Jumpy! Would be tough trying to just enjoy life in your garage. I got the feeling he’s having a hard time adjusting to retirement.
Ted,
The poor guy could put a hole in the Easter Bunny….jumpy, jumpy, jumpy!
Tom
Oh I like the menace at the end. I wonder what happens next. Great Story.
Atiya,
Thank you.
Tom
Oh I like this. Nice take on a difficult picture (at least I thought it was difficult)
Jackie,
Thank you so much. I enjoyed yours as well. I was reading through your other blog….sorta skimming it. I can’t wait until I have the time to read through the recipes. I will have to do it on a full stomach cause you made me so hungry the other night.

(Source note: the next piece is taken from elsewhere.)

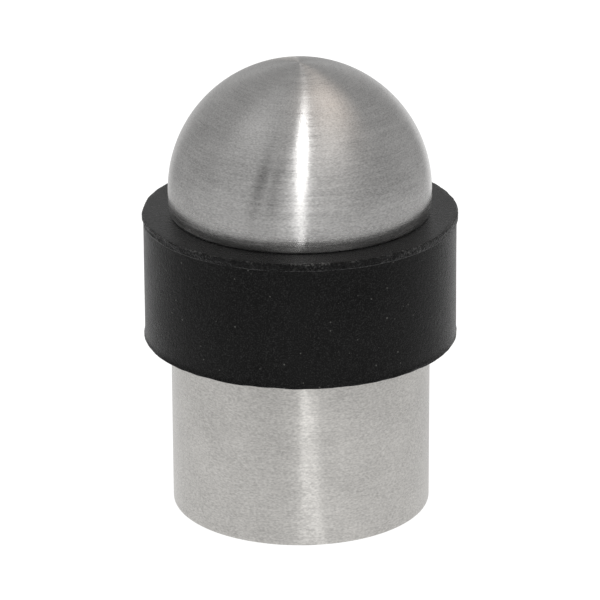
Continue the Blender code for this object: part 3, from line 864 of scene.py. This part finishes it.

I enjoyed the background of the different cultures and all the food. One of these nights that blog is going to blow up from comments by me so keep an eye out. Thanks so much for stopping by and for the kind comment.
Tom
Uh oh. Sounds like something evil is brewing here. Great job.
Shirley,
Evil is everywhere.
Tom
Dear Tom,
You captured the dyed in the wool habits of an old cop finding his balance in the world. lovely riff on life.
Aloha,
Doug
Doug,
Thanks. I heard you were playing Santa this week. What a cool thing to do for the kids. I hope all went well. I really enjoyed yours this week it remind me of one of the first writings I read of yours just a few short months ago. Your poetic talents are a gift even Santa would have a hard time leaving under the tree.